Thursday, November 21, 2013

Jeanne's Thanksgiving-It's my party and I'll cook if I want to!

Because my birthday is at the very end of November, we have always celebrated it on Thanksgiving. What better time to have friends and family over and have all your favorite dishes!  For me it has also always meant being thankful for my garden: having the good health to work in the sun and the dirt and bringing as much as possible of the harvest to the table.

I’ve never raised my own turkey and I follow the directions on the bird as closely as possible. As far as the rest of the meal, I like to do things my own way. I love looking through cookbooks at Samuels and gathering recipes, but I always seem to change them a bit, just to suit me.

I start making the gravy early in the morning a few days before Thanksgiving. If it sits in the refrigerator for a day or two, the grease can rise to the surface and be skimmed off.  The best results come from roasting necks and wings and any other spare parts at 350°. A dear friend of my mother shared that secret with me. Once they’re golden brown, boil them with a bouillon cube or two and enough water to cover.  After an hour or so, I add celery, carrots, onion, garlic and as many herbs as I can gather from the garden. Parsley, rosemary, thyme, tarragon and at least one bay leaf all get thrown in the pot and boiled for at least two hours, making sure to add water to keep covered. When the turkey broth has cooled, it can be strained and set in the refrigerator to wait for the turkey and its pan drippings on Thanksgiving Day and made into gravy.

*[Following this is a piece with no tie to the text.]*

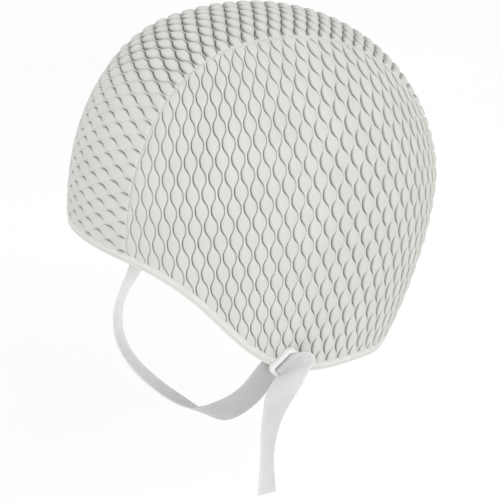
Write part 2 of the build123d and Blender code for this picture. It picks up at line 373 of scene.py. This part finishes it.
def side_point(back, up):
    """Point on the left side of the surface, in the cap's frame."""
    z = np.where(up > 0.0, np.interp(up, CLIMB, CLIMB_Z), up)
    row = np.clip(z - HEIGHTS[0], 0.0, len(HEIGHTS) - 1.001)
    col = np.clip(back - ARCS[0], 0.0, len(ARCS) - 1.001)
    i, j = row.astype(int), col.astype(int)
    p, q = row - i, col - j
    y = ((SECTION_Y[i, j] * (1 - p) + SECTION_Y[i + 1, j] * p) * (1 - q)
         + (SECTION_Y[i, j + 1] * (1 - p) + SECTION_Y[i + 1, j + 1] * p) * q)
    flat = to_cap(np.stack([0.0 * y, y, z], -1))
    width, front, rear = half_axes(flat[..., 2])
    length = np.where(flat[..., 1] < 0.0, front, rear)
    flat[..., 0] = width * np.sqrt(np.clip(1.0 - (flat[..., 1] / length) ** 2, 0.0, None))
    return flat


def crown_line():
    """The cap's middle line from below the forehead hem to below the nape hem, with arc length."""
    angle = np.linspace(0.0, 1.0, 1200)
    z_front = np.linspace(BELOW_FOREHEAD, 0.0, 200)[:-1]
    z_back = np.linspace(0.0, BELOW_NAPE, 300)[1:]
    front = half_axes(z_front)[1]
    back = half_axes(z_back)[2]
    turn = angle * math.pi
    length = np.where(turn < math.pi / 2, FRONT_LENGTH, BACK_LENGTH)
    y = np.r_[-front, -length * np.cos(turn), back]
    z = np.r_[z_front, CROWN_HEIGHT * np.sin(turn), z_back]
    run = np.r_[0.0, np.cumsum(np.hypot(np.diff(y), np.diff(z)))]
    run -= run[np.argmax(z)]
    return y, z, run


MIDDLE_Y, MIDDLE_Z, MIDDLE_RUN = crown_line()


def ramp(t):
    """Near zero for low t, rising twice as fast as t for high t."""
    return t + np.sqrt(t * t + RAMP_SOFTNESS ** 2)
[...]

The green beans can also be made ahead and reheated, but there is no canned mushroom soup in my recipe.  My father taught me this recipe when I was a child and it is still my favorite.  I’ve been very lucky to always grow my own beans, but frozen will be tasty, too. Briefly boil them, rinse in cool water and set aside. In a skillet melt some butter and sauté lots of garlic. When the garlic is barely golden add some fresh, sliced mushrooms. When the mushrooms are cooked, add fresh parsley, the beans and a pinch of salt and heat until everything is warm.

There must also be sweet potatoes.  I’ve grown them once with no success at all, but fresh ones are plentiful this time of year. They are easy to bake in the oven and this can also be done ahead of time.  When they are cool enough to peel and slice, put them in a buttered pan with sliced apples, of course locally grown, and dot with butter.  If a family member insists, brown sugar and cinnamon may also be added.

Some of my other Thanksgiving favorites have been found in many of the beautiful cookbooks at Samuels Library.

The Sweet Potato Cookbook by Lyniece N. Talmadge
This is a unique collection of more than one hundred tantalizing recipes for dishes to serve at breakfast, lunch, or dinner with chapters on appetizers, beverages, soups, main courses, side dishes, and even desserts.

Seriously Simple Holidays by Diane R. Worthington
This book will show you how to entertain with style and ease by keeping things simple with wonderful, festive recipes and ideas for hosing the perfect holiday gathering.

Too Many Tomatoes, Squash, Beans and Other Good Things by Lois M. Landau
An unusual and classic cookbook with hundreds of savory and delectable recipes that will help every gardener find ample ways to make use of the riches the garden provides.

Gifts from a Country Kitchen by Marion Ham
This is a beautiful collection of over 160 recipes that have been handed down through generations of American home cooks.

Faye Levy’s International Vegetable Cookbook
The author has combed the kitchens of the world to find inspired, mouth-watering – yet still healthful – ways to prepare vegetables.  It is the definitive volume on vegetable cooking by the award-winning author featuring hundreds of wholesome internationally-flavored recipes.

Southern Living Home Cooking Basics
This lavishly illustrated guide to all things culinary offers a colorfully compelling approach for cooks to try the delights of the American southern table.

Joy of Cooking by Irma S. Rombauer and Marion Rombauer
This new edition continues the vision of American cooking that began with the first edition of Joy. It is still the book you can turn to for perfect Beef Wellington and Baked Macaroni and Cheese. It's also the book where you can now find Turkey on the Grill, Spicy Peanut Sesame Noodles, and vegetarian meals.

1 comment:

  1. Who knew Jeanne was such a cook? This sounds ymmy!